Can the data below be echoed back word for word?
┄┄┄┄┄┄┄┄┄┄
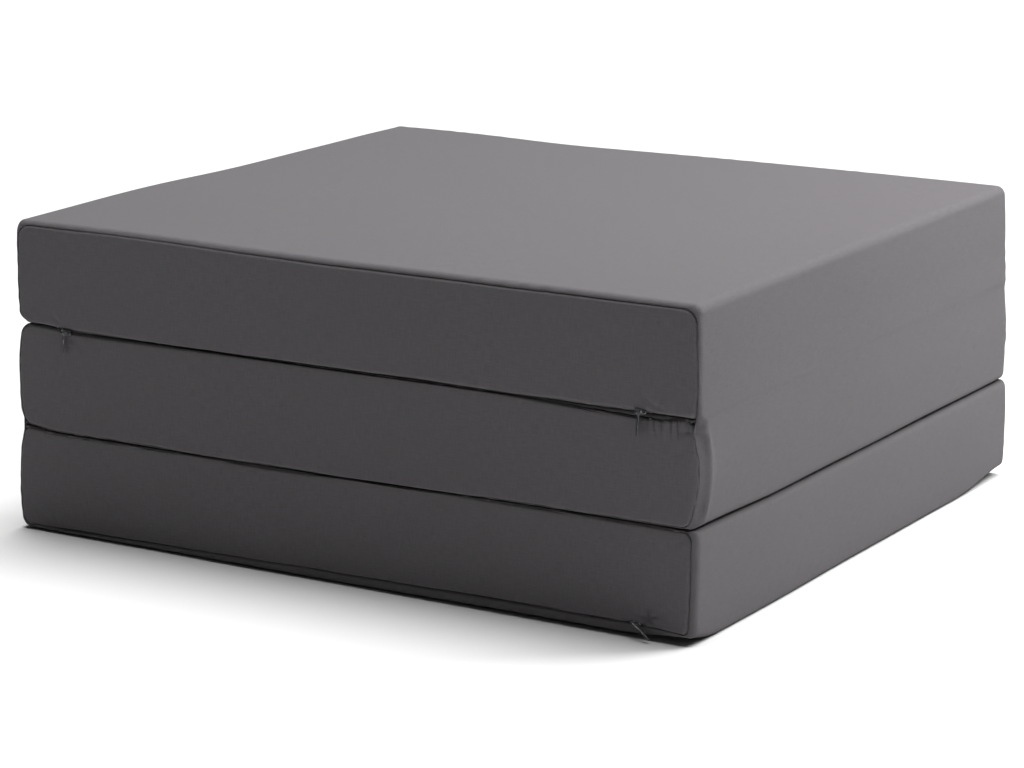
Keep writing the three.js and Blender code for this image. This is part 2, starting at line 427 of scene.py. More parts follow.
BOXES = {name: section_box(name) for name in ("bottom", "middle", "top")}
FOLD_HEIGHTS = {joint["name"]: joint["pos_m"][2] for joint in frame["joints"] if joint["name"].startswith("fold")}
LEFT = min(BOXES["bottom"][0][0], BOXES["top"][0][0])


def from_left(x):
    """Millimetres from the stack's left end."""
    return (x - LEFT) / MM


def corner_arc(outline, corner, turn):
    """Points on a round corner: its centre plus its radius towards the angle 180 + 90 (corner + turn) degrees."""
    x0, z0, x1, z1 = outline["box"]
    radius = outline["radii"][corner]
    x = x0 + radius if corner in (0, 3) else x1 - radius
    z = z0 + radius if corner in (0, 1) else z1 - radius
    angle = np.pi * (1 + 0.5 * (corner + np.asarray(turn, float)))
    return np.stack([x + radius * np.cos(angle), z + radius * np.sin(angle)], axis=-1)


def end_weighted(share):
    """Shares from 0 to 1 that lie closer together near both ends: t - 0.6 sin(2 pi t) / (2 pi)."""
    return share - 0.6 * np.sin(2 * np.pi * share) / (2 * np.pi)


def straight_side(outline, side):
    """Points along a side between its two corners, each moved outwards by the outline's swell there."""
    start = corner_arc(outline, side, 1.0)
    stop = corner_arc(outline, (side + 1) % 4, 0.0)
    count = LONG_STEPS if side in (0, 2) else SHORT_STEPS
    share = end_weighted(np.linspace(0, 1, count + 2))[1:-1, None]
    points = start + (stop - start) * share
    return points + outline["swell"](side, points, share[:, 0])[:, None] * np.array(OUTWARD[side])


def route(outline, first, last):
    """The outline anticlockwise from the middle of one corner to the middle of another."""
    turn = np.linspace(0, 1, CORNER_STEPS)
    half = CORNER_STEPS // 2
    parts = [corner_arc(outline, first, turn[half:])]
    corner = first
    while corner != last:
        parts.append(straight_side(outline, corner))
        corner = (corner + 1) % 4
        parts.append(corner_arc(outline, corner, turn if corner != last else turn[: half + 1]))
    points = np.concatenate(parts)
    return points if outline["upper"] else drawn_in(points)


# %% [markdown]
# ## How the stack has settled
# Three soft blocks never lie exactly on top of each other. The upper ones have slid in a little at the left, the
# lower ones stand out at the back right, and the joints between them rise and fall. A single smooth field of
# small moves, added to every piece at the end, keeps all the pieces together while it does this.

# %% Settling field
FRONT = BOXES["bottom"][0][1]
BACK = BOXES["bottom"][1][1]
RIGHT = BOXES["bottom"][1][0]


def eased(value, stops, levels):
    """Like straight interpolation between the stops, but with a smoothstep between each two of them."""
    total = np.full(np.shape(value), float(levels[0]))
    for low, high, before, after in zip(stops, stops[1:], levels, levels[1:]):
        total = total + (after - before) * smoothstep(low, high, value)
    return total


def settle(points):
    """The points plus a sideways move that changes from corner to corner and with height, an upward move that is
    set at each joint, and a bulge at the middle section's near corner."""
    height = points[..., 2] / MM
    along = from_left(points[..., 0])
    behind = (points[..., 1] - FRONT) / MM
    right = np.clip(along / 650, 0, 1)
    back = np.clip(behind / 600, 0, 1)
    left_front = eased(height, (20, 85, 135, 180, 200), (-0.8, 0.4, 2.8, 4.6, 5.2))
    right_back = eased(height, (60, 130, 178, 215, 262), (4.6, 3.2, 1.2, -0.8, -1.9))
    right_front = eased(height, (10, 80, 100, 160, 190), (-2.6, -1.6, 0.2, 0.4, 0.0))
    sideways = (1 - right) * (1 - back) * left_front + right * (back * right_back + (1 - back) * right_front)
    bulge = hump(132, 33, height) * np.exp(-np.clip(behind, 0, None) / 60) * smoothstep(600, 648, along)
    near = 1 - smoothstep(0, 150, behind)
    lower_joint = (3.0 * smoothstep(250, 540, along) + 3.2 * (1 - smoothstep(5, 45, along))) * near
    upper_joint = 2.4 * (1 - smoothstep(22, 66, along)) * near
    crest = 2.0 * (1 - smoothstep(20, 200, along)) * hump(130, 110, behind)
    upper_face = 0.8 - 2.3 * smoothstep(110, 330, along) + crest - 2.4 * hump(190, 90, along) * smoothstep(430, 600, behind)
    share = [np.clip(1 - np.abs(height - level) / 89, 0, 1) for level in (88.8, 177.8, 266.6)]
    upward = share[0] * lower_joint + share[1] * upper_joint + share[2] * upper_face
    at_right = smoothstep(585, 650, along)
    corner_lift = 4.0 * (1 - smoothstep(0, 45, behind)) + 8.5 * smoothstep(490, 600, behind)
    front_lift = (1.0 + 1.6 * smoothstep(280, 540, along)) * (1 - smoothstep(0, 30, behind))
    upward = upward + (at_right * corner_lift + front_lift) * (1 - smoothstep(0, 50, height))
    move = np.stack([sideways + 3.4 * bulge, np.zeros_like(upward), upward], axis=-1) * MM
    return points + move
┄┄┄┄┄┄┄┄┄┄
ANSWER TO THIS EXERCISE:
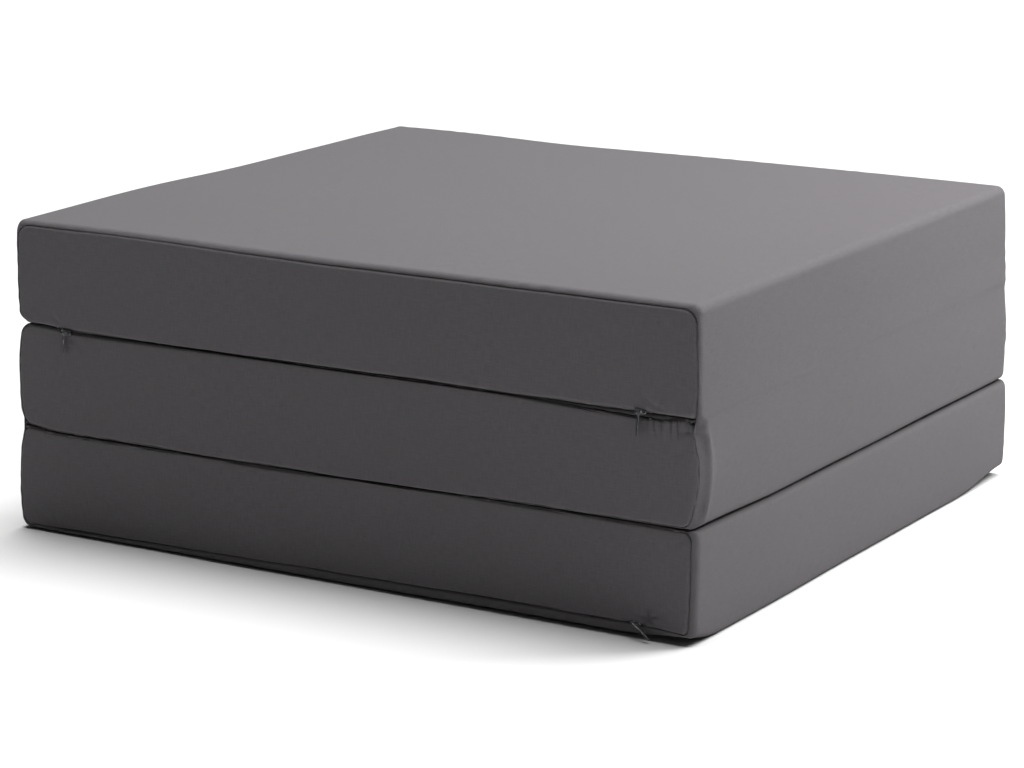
Keep writing the three.js and Blender code for this image. This is part 2, starting at line 427 of scene.py. More parts follow.
BOXES = {name: section_box(name) for name in ("bottom", "middle", "top")}
FOLD_HEIGHTS = {joint["name"]: joint["pos_m"][2] for joint in frame["joints"] if joint["name"].startswith("fold")}
LEFT = min(BOXES["bottom"][0][0], BOXES["top"][0][0])


def from_left(x):
    """Millimetres from the stack's left end."""
    return (x - LEFT) / MM


def corner_arc(outline, corner, turn):
    """Points on a round corner: its centre plus its radius towards the angle 180 + 90 (corner + turn) degrees."""
    x0, z0, x1, z1 = outline["box"]
    radius = outline["radii"][corner]
    x = x0 + radius if corner in (0, 3) else x1 - radius
    z = z0 + radius if corner in (0, 1) else z1 - radius
    angle = np.pi * (1 + 0.5 * (corner + np.asarray(turn, float)))
    return np.stack([x + radius * np.cos(angle), z + radius * np.sin(angle)], axis=-1)


def end_weighted(share):
    """Shares from 0 to 1 that lie closer together near both ends: t - 0.6 sin(2 pi t) / (2 pi)."""
    return share - 0.6 * np.sin(2 * np.pi * share) / (2 * np.pi)


def straight_side(outline, side):
    """Points along a side between its two corners, each moved outwards by the outline's swell there."""
    start = corner_arc(outline, side, 1.0)
    stop = corner_arc(outline, (side + 1) % 4, 0.0)
    count = LONG_STEPS if side in (0, 2) else SHORT_STEPS
    share = end_weighted(np.linspace(0, 1, count + 2))[1:-1, None]
    points = start + (stop - start) * share
    return points + outline["swell"](side, points, share[:, 0])[:, None] * np.array(OUTWARD[side])


def route(outline, first, last):
    """The outline anticlockwise from the middle of one corner to the middle of another."""
    turn = np.linspace(0, 1, CORNER_STEPS)
    half = CORNER_STEPS // 2
    parts = [corner_arc(outline, first, turn[half:])]
    corner = first
    while corner != last:
        parts.append(straight_side(outline, corner))
        corner = (corner + 1) % 4
        parts.append(corner_arc(outline, corner, turn if corner != last else turn[: half + 1]))
    points = np.concatenate(parts)
    return points if outline["upper"] else drawn_in(points)


# %% [markdown]
# ## How the stack has settled
# Three soft blocks never lie exactly on top of each other. The upper ones have slid in a little at the left, the
# lower ones stand out at the back right, and the joints between them rise and fall. A single smooth field of
# small moves, added to every piece at the end, keeps all the pieces together while it does this.

# %% Settling field
FRONT = BOXES["bottom"][0][1]
BACK = BOXES["bottom"][1][1]
RIGHT = BOXES["bottom"][1][0]


def eased(value, stops, levels):
    """Like straight interpolation between the stops, but with a smoothstep between each two of them."""
    total = np.full(np.shape(value), float(levels[0]))
    for low, high, before, after in zip(stops, stops[1:], levels, levels[1:]):
        total = total + (after - before) * smoothstep(low, high, value)
    return total


def settle(points):
    """The points plus a sideways move that changes from corner to corner and with height, an upward move that is
    set at each joint, and a bulge at the middle section's near corner."""
    height = points[..., 2] / MM
    along = from_left(points[..., 0])
    behind = (points[..., 1] - FRONT) / MM
    right = np.clip(along / 650, 0, 1)
    back = np.clip(behind / 600, 0, 1)
    left_front = eased(height, (20, 85, 135, 180, 200), (-0.8, 0.4, 2.8, 4.6, 5.2))
    right_back = eased(height, (60, 130, 178, 215, 262), (4.6, 3.2, 1.2, -0.8, -1.9))
    right_front = eased(height, (10, 80, 100, 160, 190), (-2.6, -1.6, 0.2, 0.4, 0.0))
    sideways = (1 - right) * (1 - back) * left_front + right * (back * right_back + (1 - back) * right_front)
    bulge = hump(132, 33, height) * np.exp(-np.clip(behind, 0, None) / 60) * smoothstep(600, 648, along)
    near = 1 - smoothstep(0, 150, behind)
    lower_joint = (3.0 * smoothstep(250, 540, along) + 3.2 * (1 - smoothstep(5, 45, along))) * near
    upper_joint = 2.4 * (1 - smoothstep(22, 66, along)) * near
    crest = 2.0 * (1 - smoothstep(20, 200, along)) * hump(130, 110, behind)
    upper_face = 0.8 - 2.3 * smoothstep(110, 330, along) + crest - 2.4 * hump(190, 90, along) * smoothstep(430, 600, behind)
    share = [np.clip(1 - np.abs(height - level) / 89, 0, 1) for level in (88.8, 177.8, 266.6)]
    upward = share[0] * lower_joint + share[1] * upper_joint + share[2] * upper_face
    at_right = smoothstep(585, 650, along)
    corner_lift = 4.0 * (1 - smoothstep(0, 45, behind)) + 8.5 * smoothstep(490, 600, behind)
    front_lift = (1.0 + 1.6 * smoothstep(280, 540, along)) * (1 - smoothstep(0, 30, behind))
    upward = upward + (at_right * corner_lift + front_lift) * (1 - smoothstep(0, 50, height))
    move = np.stack([sideways + 3.4 * bulge, np.zeros_like(upward), upward], axis=-1) * MM
    return points + move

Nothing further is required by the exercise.